Both types of sequence can then be analyzed in many ways with bioinformatics tools.

They can be assembled. Note that this is one of the occasions when the meaning of a biological term differs markedly from a computational one (see the amusing confusion over the issue at Web-based geek forum Slashdot). Computer scientists, banish from your mind any thought of assembly language. Sequencing can only be performed for relatively short stretches of a biomolecule and finished sequences are therefore prepared by arranging overlapping "reads" of monomers (single beads on a molecular chain) into a single continuous passage of "code". This is the bioinformatic sense of assembly.

They can be mapped***---that is, their sequences can be parsed to find sites where so-called "restriction enzymes" will cut them.

They can be compared, usually by aligning corresponding segments and looking for matching and mismatching letters in their sequences. Genes or proteins that are sufficiently similar are likely to be related and are therefore said to be "homologous" to each other---the whole truth is rather more complicated than this. Such cousins are called "homologs".

If a homolog (a related molecule) exists, then a newly discovered protein may be modeled---that is the three dimensional structure of the gene product can be predicted without doing laboratory experiments.

Bioinformatics is used in primer design. Primers are short sequences needed to make many copies of (amplify) a piece of DNA as used in PCR (the Polymerase Chain Reaction).

Bioinformatics is used to attempt to predict the function of actual gene products.

Information about the similarity, and, by implication, the relatedness of proteins is used to trace the "family trees" of different molecules through evolutionary time.

There are various other applications of computer analysis to sequence data, but, with so much raw data being generated by the Human Genome Project and other initiatives in biology, computers are presently essential for many biologists just to manage their day-to-day results

Molecular modelling / structural biology is a growing field which can be considered part of bioinformatics. There are, for example, tools which allow you (often via the Net) to make pretty good predictions of the secondary structure of proteins arising from a given amino acid sequence, often based on known "solved" structures and other sequenced molecules acquired by structural biologists.

Structural biologists use "bioinformatics" to handle the vast and complex data from X-ray crystallography, nuclear magnetic resonance (NMR) and electron microscopy investigations and create the 3-D models of molecules that seem to be everywhere in the media.

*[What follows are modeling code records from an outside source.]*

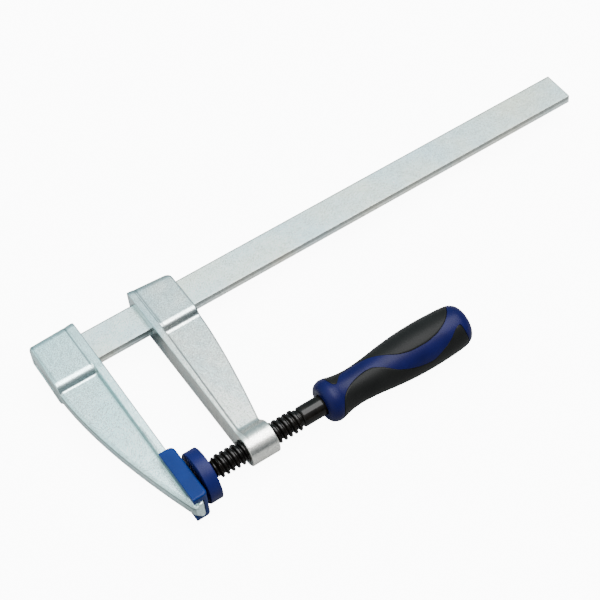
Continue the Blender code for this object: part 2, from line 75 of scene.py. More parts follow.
def skin_of(field, low, high, cell):
    """Vertices and quads of the surface where field is 0, on a grid of that cell, by surface nets."""
    counts = [int(math.ceil((b - a) / cell)) + 1 for a, b in zip(low, high)]
    axes = [a + cell * np.arange(n) for a, n in zip(low, counts)]
    grid = np.stack(np.meshgrid(*axes, indexing="ij"), axis=-1)
    value = field(grid.reshape(-1, 3)).reshape(counts)
    inside = value < 0

    def corner(array, i, j, k):
        n = array.shape
        return array[i : n[0] - 1 + i, j : n[1] - 1 + j, k : n[2] - 1 + k]

    total = np.zeros([n - 1 for n in counts] + [3])
    hits = np.zeros([n - 1 for n in counts])
    for axis in range(3):
        step = [0, 0, 0]
        step[axis] = 1
        for u in (0, 1):
            for v in (0, 1):
                start = [u, v]
                start.insert(axis, 0)
                end = [s + d for s, d in zip(start, step)]
                va, vb = corner(value, *start), corner(value, *end)
                cut = corner(inside, *start) != corner(inside, *end)
                share = np.where(cut, va / np.where(va == vb, 1, va - vb), 0)
                for c in range(3):
                    total[..., c] += np.where(cut, start[c] + step[c] * share, 0)
                hits += cut
    used = hits > 0
    index = np.full(used.shape, -1, np.int64)
    index[used] = np.arange(used.sum())
    cells = np.argwhere(used)
    verts = np.array(low) + cell * (cells + total[used] / hits[used][:, None])

    quads = []
    for axis in range(3):
        b, c = (axis + 1) % 3, (axis + 2) % 3
        first = np.take(inside, range(counts[axis] - 1), axis)
        second = np.take(inside, range(1, counts[axis]), axis)
        for flip, mask in ((False, first & ~second), (True, ~first & second)):
            at = np.argwhere(mask)
            at = at[(at[:, b] > 0) & (at[:, c] > 0) & (at[:, b] < counts[b] - 1) & (at[:, c] < counts[c] - 1)]
            ring = []
            for db, dc in ((-1, -1), (0, -1), (0, 0), (-1, 0)):
                near = at.copy()
                near[:, b] += db
                near[:, c] += dc
                ring.append(index[near[:, 0], near[:, 1], near[:, 2]])
            quads.append(np.stack(ring[::-1] if flip else ring, axis=1))
    quads = np.concatenate(quads)

    for _ in range(3):
        here, slope = field(verts), gradient(field, verts)
        size = np.maximum((slope**2).sum(1), 0.05)
        move = slope * (here / size)[:, None]
        verts -= np.clip(move, -0.5 * cell, 0.5 * cell)
    return verts, quads


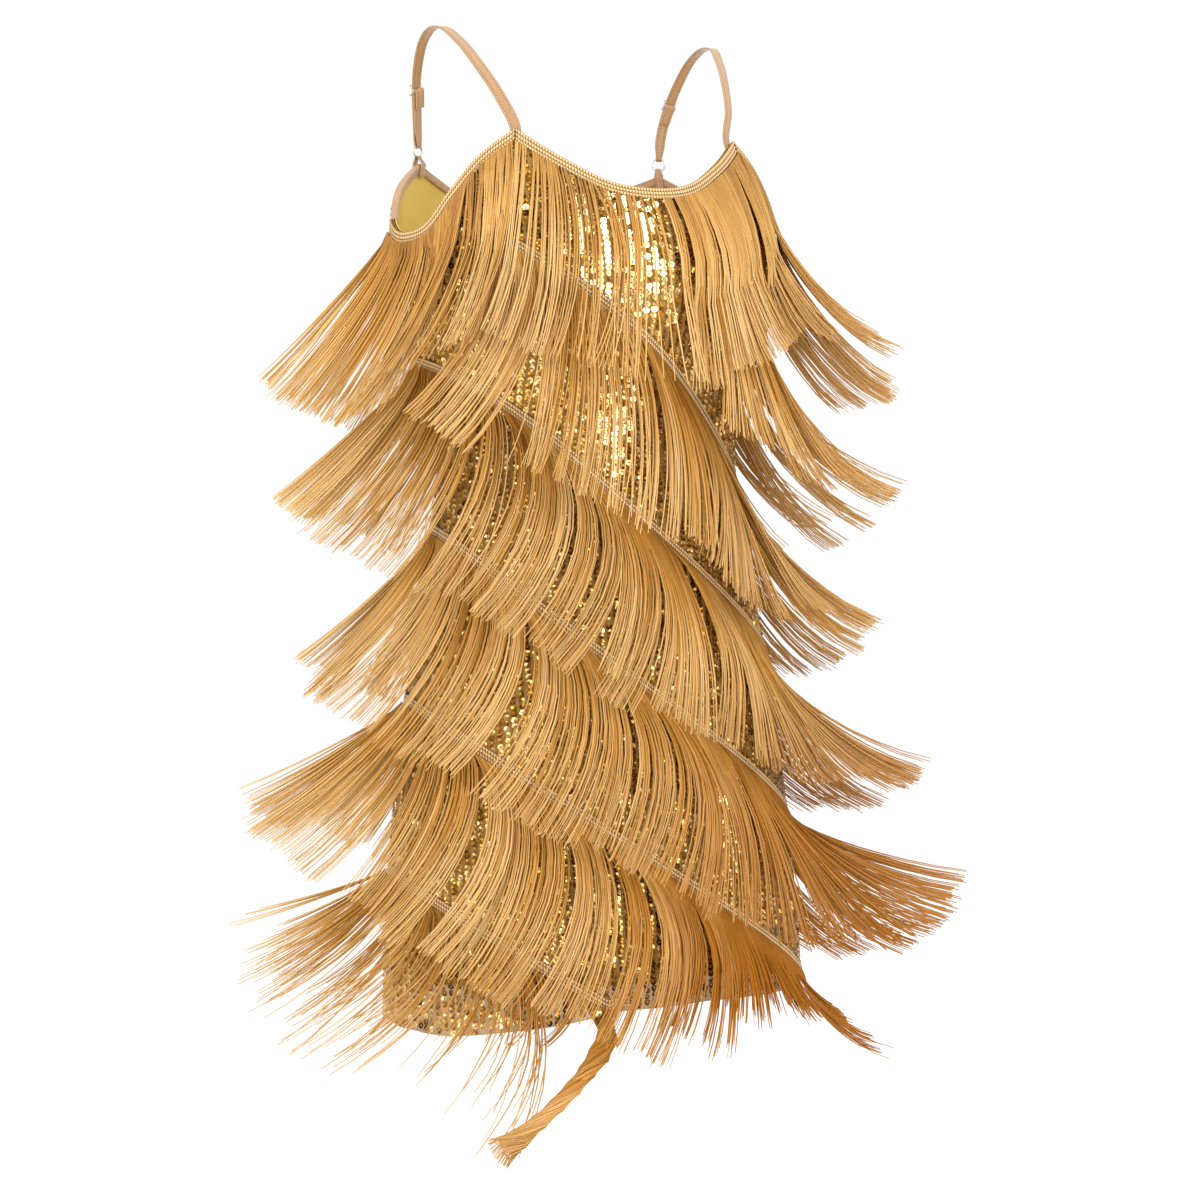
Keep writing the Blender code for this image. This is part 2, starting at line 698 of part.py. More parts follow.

Unfortunately the word "map" is used in several different ways in biology/genetics/bioinformatics. The definition given above is the one most frequently used in this context, but a gene can be said to be "mapped" when its parent chromosome has been identified, when its physical or genetic distance from other genes is established and---less frequently---when the structure and locations of its various coding components (its "exons") are established.